Pada sebuah relasi yang terjalin dengan ikatan perjanjian antara dua pihak atau lebih terdapat tanggung jawab sekaligus batasan yang tidak boleh dilanggar sesuai dengan kesepakatan yang telah dibuat. Ikatan perjanjian itu pun memiliki kuasa yang besar atas setiap pihak yang terlibat di dalamnya dan tidak bisa secara asal dibatalkan, kecuali ada pihak yang melakukan pelanggaran. Pada kondisi seperti ini, biasanya pihak lain yang dirugikan berhak untuk membatalkan perjanjian secara sepihak. Ini pun perlu diperkuat melalui landasan hukum yang berlaku.\
Hubungan perjanjian antara Tuhan dengan bangsa Israel pun sebenarnya dapat dibatalkan oleh Tuhan. Terdapat beberapa alasan yang semakin meneguhkan premis tersebut. Pertama, perjanjian tersebut merupakan gerakan inisiatif Tuhan yang melibatkan bangsa Israel ke dalam relasi tersebut. Kedua, ikatan perjanjian tersebut tidaklah dilakukan oleh dua pihak yang setara dan saling menguntungkan, melainkan Tuhan, sebagai pihak yang berinisiatif dan memberikan tawaran, yang berada pada posisi memberi. Ketiga, di dalam perjalanan ikatan tersebut ternyata bangsa Israel menjadi pihak yang berulang kali melakukan pelanggaran terhadap perjanjian yang sudah disepakati sejak awal. Meski demikian, Tuhan tidak membiarkan perjanjian tersebut batal dan gagal.
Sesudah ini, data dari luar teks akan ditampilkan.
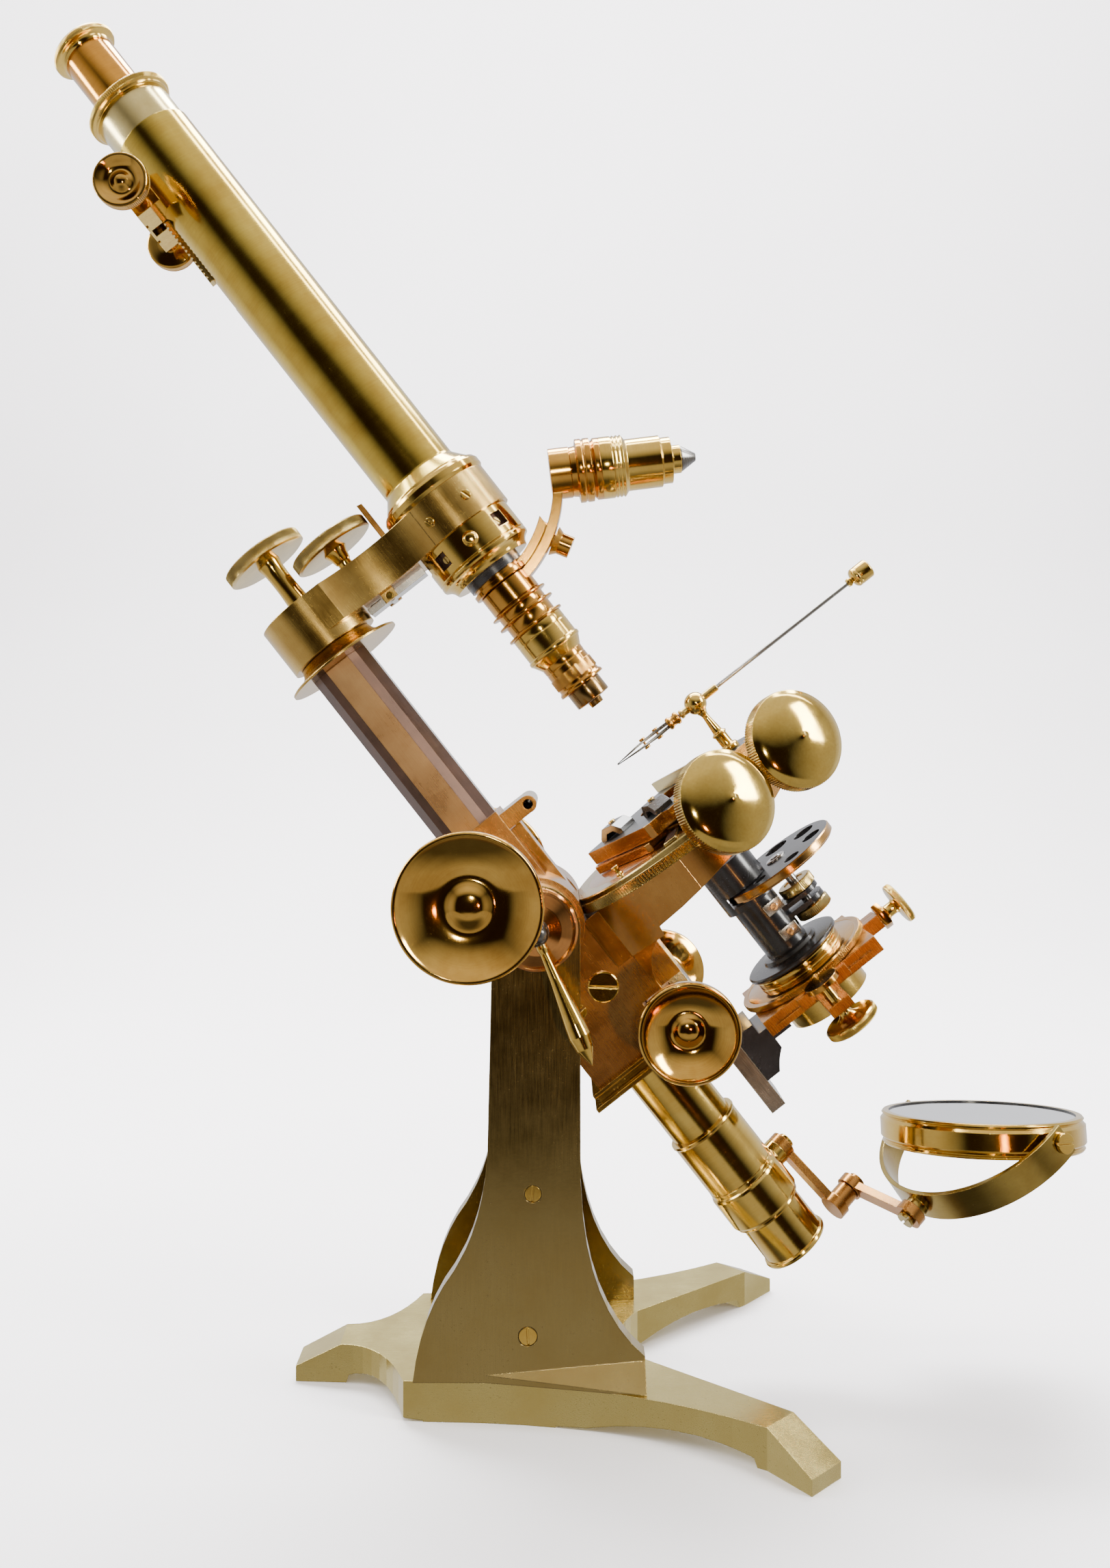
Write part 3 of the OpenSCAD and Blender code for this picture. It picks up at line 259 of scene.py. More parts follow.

Tuhan menunjukkan bahwa ikatan perjanjian yang sudah terbentuk antara Ia dengan umat-Nya adalah bersifat kekal dan tidak dapat lekang oleh waktu maupun terhilang di mana pun. Hal ini juga semestinya disadari oleh setiap umat-Nya, bukan hanya bagi bangsa Israel pada ribuan tahun yang lalu, melainkan juga bagi setiap kita yang hidup di masa sekarang. Kita perlu memahami bahwa ikatan perjanjian dengan Tuhan yang kita lakukan, yakni ketika kita memutuskan untuk menjadi umat-Nya, merupakan sebuah ikatan yang amerta. Oleh sebab itu, tidak semestinya kita memperlakukan ikatan hubungan dengan Tuhan secara asal apalagi penuh kesemena-menaan.